→ WORK TO DO
Collect all lines from the records below that include the word "hinge".

→ PROVIDED ENTRIES
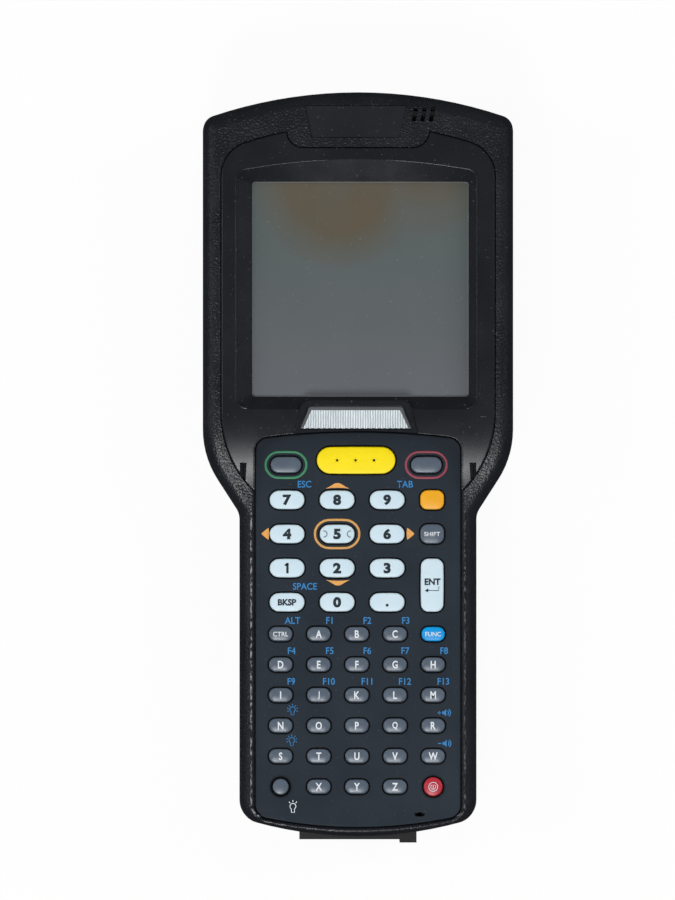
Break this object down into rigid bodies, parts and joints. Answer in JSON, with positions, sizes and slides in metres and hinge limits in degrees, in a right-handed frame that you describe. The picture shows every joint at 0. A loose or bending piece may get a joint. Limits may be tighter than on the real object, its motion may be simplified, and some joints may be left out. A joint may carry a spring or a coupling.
{
  "type": "portable barcode data terminal",
  "caption": "Handheld barcode data terminal: wide head with square touch display, narrower grip with a full keypad, scan window in the top end, clip-in battery in the back.",
  "frame": {"origin": "middle of the outline at the table, the terminal lying on its back", "axes": "+Z out of the display, +Y towards the head, +X to the right of someone reading the keys"},
  "size_m": [0.0804, 0.1942, 0.0373],
  "materials": {
    "housing_black": "fine grain",
    "bezel_black": "satin",
    "panel_grey": "smooth matte",
    "lens_silver": "ribbed",
    "touch_glass": "matte",
    "display_black": "dark",
    "key_white": "satin",
    "key_grey": "satin",
    "key_yellow": "satin",
    "key_amber": "satin",
    "key_blue": "satin",
    "key_crimson": "satin",
    "rubber_dark": "matte",
    "board_green": "satin",
    "steel": "satin",
    "light_alloy": "cast",
    "contact_gold": "bright",
    "plastic_black": "smooth",
    "cell_wrap": "film",
    "window_dark": "polished"
  },
  "bodies": {
    "terminal": {"front_housing": "housing_black", "rear_housing": "housing_black", "display_bezel": "bezel_black", "badge_plate": "bezel_black", "keypad_panel": "panel_grey", "light_bar": "lens_silver", "touch_panel": "touch_glass", "lcd_module": "display_black", "keypad_mat": "rubber_dark", "housing_seal": "rubber_dark", "keypad_board": "board_green", "main_board": "board_green", "keypad_screws": "steel", "housing_screws": "steel", "strap_pin": "steel", "shield_cans": "steel", "key_domes": "steel", "card_socket": "steel", "backup_cell": "steel", "chassis": "light_alloy", "io_contacts": "contact_gold", "battery_contacts": "contact_gold", "antenna": "contact_gold", "io_connector": "plastic_black", "speaker": "plastic_black", "microphone": "plastic_black", "scan_engine": "plastic_black", "scan_window": "window_dark"},
    "battery": {"battery_case": "housing_black", "battery_cells": "cell_wrap", "latch_spring": "steel"},
    "latch": {"battery_latch": "plastic_black"},
    "scan_key_body": {"scan_key": "key_yellow"},
    "key_green_body": {"key_green": "key_grey"},
    "key_red_body": {"key_red": "key_grey"},
    "key_7_body": {"key_7": "key_white"},
    "key_8_body": {"key_8": "key_white"},
    "key_9_body": {"key_9": "key_white"},
    "key_orange_body": {"key_orange": "key_amber"},
    "key_4_body": {"key_4": "key_white"},
    "key_5_body": {"key_5": "key_white"},
    "key_6_body": {"key_6": "key_white"},
    "key_shift_body": {"key_shift": "key_grey"},
    "key_1_body": {"key_1": "key_white"},
    "key_2_body": {"key_2": "key_white"},
    "key_3_body": {"key_3": "key_white"},
    "key_enter_body": {"key_enter": "key_white"},
    "key_backspace_body": {"key_backspace": "key_white"},
    "key_0_body": {"key_0": "key_white"},
    "key_point_body": {"key_point": "key_white"},
    "key_ctrl_body": {"key_ctrl": "key_grey"},
    "key_func_body": {"key_func": "key_blue"},
    "key_light_body": {"key_light": "key_grey"},
    "key_power_body": {"key_power": "key_crimson"},
    "keys_abc_body": {"keys_abc": "key_grey"},
    "keys_d_h_body": {"keys_d_h": "key_grey"},
    "keys_i_m_body": {"keys_i_m": "key_grey"},
    "keys_n_r_body": {"keys_n_r": "key_grey"},
    "keys_s_w_body": {"keys_s_w": "key_grey"},
    "keys_xyz_body": {"keys_xyz": "key_grey"}
  },
  "joints": [
    {"name": "battery_lift", "type": "slide", "parent": "terminal", "child": "battery", "axis": [0, 0, -1], "range_m": [0, 0.025]},
    {"name": "latch_slide", "type": "slide", "parent": "battery", "child": "latch", "axis": [0, 1, 0], "range_m": [0, 0.0025], "stiffness_N_per_m": 400, "springref_m": -0.001},
    {"name": "scan_key_press", "type": "slide", "parent": "terminal", "child": "scan_key_body", "axis": [0, 0, -1], "range_m": [0, 0.0008], "stiffness_N_per_m": 450, "springref_m": -0.0005},
    {"name": "key_green_press", "type": "slide", "parent": "terminal", "child": "key_green_body", "axis": [0, 0, -1], "range_m": [0, 0.0008], "stiffness_N_per_m": 300, "springref_m": -0.0005},
    {"name": "key_red_press", "type": "slide", "parent": "terminal", "child": "key_red_body", "axis": [0, 0, -1], "range_m": [0, 0.0008], "stiffness_N_per_m": 300, "springref_m": -0.0005},
    {"name": "key_7_press", "type": "slide", "parent": "terminal", "child": "key_7_body", "axis": [0, 0, -1], "range_m": [0, 0.0008], "stiffness_N_per_m": 300, "springref_m": -0.0005},
    {"name": "key_8_press", "type": "slide", "parent": "terminal", "child": "key_8_body", "axis": [0, 0, -1], "range_m": [0, 0.0008], "stiffness_N_per_m": 300, "springref_m": -0.0005},
    {"name": "key_9_press", "type": "slide", "parent": "terminal", "child": "key_9_body", "axis": [0, 0, -1], "range_m": [0, 0.0008], "stiffness_N_per_m": 300, "springref_m": -0.0005},
    {"name": "key_orange_press", "type": "slide", "parent": "terminal", "child": "key_orange_body", "axis": [0, 0, -1], "range_m": [0, 0.0008], "stiffness_N_per_m": 300, "springref_m": -0.0005},
    {"name": "key_4_press", "type": "slide", "parent": "terminal", "child": "key_4_body", "axis": [0, 0, -1], "range_m": [0, 0.0008], "stiffness_N_per_m": 300, "springref_m": -0.0005},
    {"name": "key_5_press", "type": "slide", "parent": "terminal", "child": "key_5_body", "axis": [0, 0, -1], "range_m": [0, 0.0008], "stiffness_N_per_m": 300, "springref_m": -0.0005},
    {"name": "key_6_press", "type": "slide", "parent": "terminal", "child": "key_6_body", "axis": [0, 0, -1], "range_m": [0, 0.0008], "stiffness_N_per_m": 300, "springref_m": -0.0005},
    {"name": "key_shift_press", "type": "slide", "parent": "terminal", "child": "key_shift_body", "axis": [0, 0, -1], "range_m": [0, 0.0008], "stiffness_N_per_m": 300, "springref_m": -0.0005},
    {"name": "key_1_press", "type": "slide", "parent": "terminal", "child": "key_1_body", "axis": [0, 0, -1], "range_m": [0, 0.0008], "stiffness_N_per_m": 300, "springref_m": -0.0005},
    {"name": "key_2_press", "type": "slide", "parent": "terminal", "child": "key_2_body", "axis": [0, 0, -1], "range_m": [0, 0.0008], "stiffness_N_per_m": 300, "springref_m": -0.0005},
    {"name": "key_3_press", "type": "slide", "parent": "terminal", "child": "key_3_body", "axis": [0, 0, -1], "range_m": [0, 0.0008], "stiffness_N_per_m": 300, "springref_m": -0.0005},
    {"name": "key_enter_press", "type": "slide", "parent": "terminal", "child": "key_enter_body", "axis": [0, 0, -1], "range_m": [0, 0.0008], "stiffness_N_per_m": 300, "springref_m": -0.0005},
    {"name": "key_backspace_press", "type": "slide", "parent": "terminal", "child": "key_backspace_body", "axis": [0, 0, -1], "range_m": [0, 0.0008], "stiffness_N_per_m": 300, "springref_m": -0.0005},
    {"name": "key_0_press", "type": "slide", "parent": "terminal", "child": "key_0_body", "axis": [0, 0, -1], "range_m": [0, 0.0008], "stiffness_N_per_m": 300, "springref_m": -0.0005},
    {"name": "key_point_press", "type": "slide", "parent": "terminal", "child": "key_point_body", "axis": [0, 0, -1], "range_m": [0, 0.0008], "stiffness_N_per_m": 300, "springref_m": -0.0005},
    {"name": "key_ctrl_press", "type": "slide", "parent": "terminal", "child": "key_ctrl_body", "axis": [0, 0, -1], "range_m": [0, 0.0008], "stiffness_N_per_m": 300, "springref_m": -0.0005},
    {"name": "key_func_press", "type": "slide", "parent": "terminal", "child": "key_func_body", "axis": [0, 0, -1], "range_m": [0, 0.0008], "stiffness_N_per_m": 300, "springref_m": -0.0005},
    {"name": "key_light_press", "type": "slide", "parent": "terminal", "child": "key_light_body", "axis": [0, 0, -1], "range_m": [0, 0.0008], "stiffness_N_per_m": 300, "springref_m": -0.0005},
    {"name": "key_power_press", "type": "slide", "parent": "terminal", "child": "key_power_body", "axis": [0, 0, -1], "range_m": [0, 0.0008], "stiffness_N_per_m": 300, "springref_m": -0.0005},
    {"name": "keys_abc_press", "type": "slide", "parent": "terminal", "child": "keys_abc_body", "axis": [0, 0, -1], "range_m": [0, 0.0008], "stiffness_N_per_m": 450, "springref_m": -0.0005},
    {"name": "keys_d_h_press", "type": "slide", "parent": "terminal", "child": "keys_d_h_body", "axis": [0, 0, -1], "range_m": [0, 0.0008], "stiffness_N_per_m": 450, "springref_m": -0.0005},
    {"name": "keys_i_m_press", "type": "slide", "parent": "terminal", "child": "keys_i_m_body", "axis": [0, 0, -1], "range_m": [0, 0.0008], "stiffness_N_per_m": 450, "springref_m": -0.0005},
    {"name": "keys_n_r_press", "type": "slide", "parent": "terminal", "child": "keys_n_r_body", "axis": [0, 0, -1], "range_m": [0, 0.0008], "stiffness_N_per_m": 450, "springref_m": -0.0005},
    {"name": "keys_s_w_press", "type": "slide", "parent": "terminal", "child": "keys_s_w_body", "axis": [0, 0, -1], "range_m": [0, 0.0008], "stiffness_N_per_m": 450, "springref_m": -0.0005},
    {"name": "keys_xyz_press", "type": "slide", "parent": "terminal", "child": "keys_xyz_body", "axis": [0, 0, -1], "range_m": [0, 0.0008], "stiffness_N_per_m": 450, "springref_m": -0.0005}
  ]
}
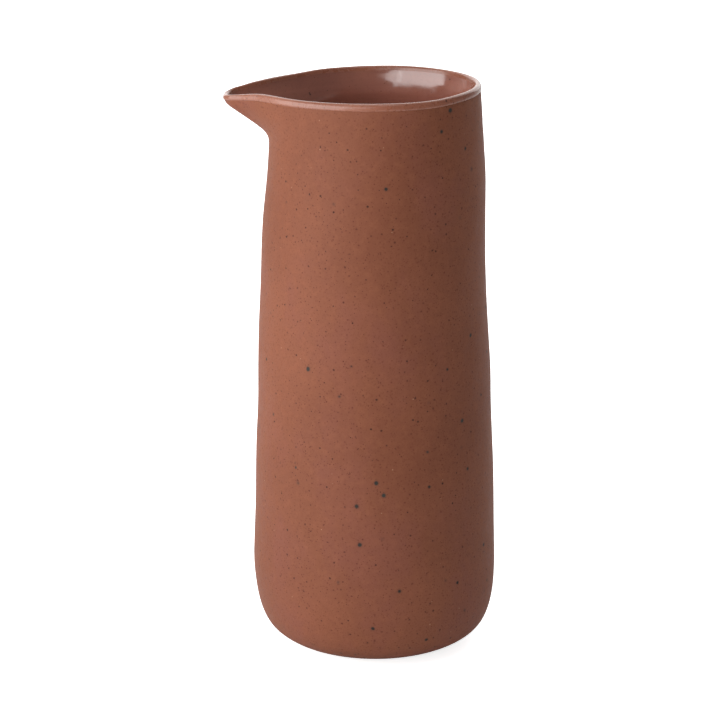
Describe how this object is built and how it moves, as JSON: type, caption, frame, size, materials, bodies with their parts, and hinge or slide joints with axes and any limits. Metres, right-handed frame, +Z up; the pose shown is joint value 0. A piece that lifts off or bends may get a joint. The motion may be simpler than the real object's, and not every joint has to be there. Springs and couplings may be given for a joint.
{
  "type": "pitcher",
  "caption": "Tall stoneware pitcher without a handle, a gently tapered round body with a short pinched pouring beak on the rim and a low foot ring.",
  "frame": {"origin": "centre of the foot ring, on the surface that the pitcher stands on", "axes": "+Z up along the body, -X towards the pouring beak"},
  "size_m": [0.111, 0.101, 0.2357],
  "materials": {
    "stoneware": "matte",
    "bare_stoneware": "matte",
    "satin_glaze": "satin",
    "gloss_glaze": "gloss",
    "lip_glaze": "gloss",
    "base_glaze": "satin"
  },
  "bodies": {
    "root": {"body_wall": "stoneware", "heel_ring": "stoneware", "spout": "stoneware", "floor_disc": "stoneware", "foot_ring": "bare_stoneware", "outer_glaze": "satin_glaze", "inner_glaze": "gloss_glaze", "lip_glaze": "lip_glaze", "base_glaze": "base_glaze"}
  },
  "joints": []
}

→ THE REPLY
Break this object down into rigid bodies, parts and joints. Answer in JSON, with positions, sizes and slides in metres and hinge limits in degrees, in a right-handed frame that you describe. The picture shows every joint at 0. A loose or bending piece may get a joint. Limits may be tighter than on the real object, its motion may be simplified, and some joints may be left out. A joint may carry a spring or a coupling.
Describe how this object is built and how it moves, as JSON: type, caption, frame, size, materials, bodies with their parts, and hinge or slide joints with axes and any limits. Metres, right-handed frame, +Z up; the pose shown is joint value 0. A piece that lifts off or bends may get a joint. The motion may be simpler than the real object's, and not every joint has to be there. Springs and couplings may be given for a joint.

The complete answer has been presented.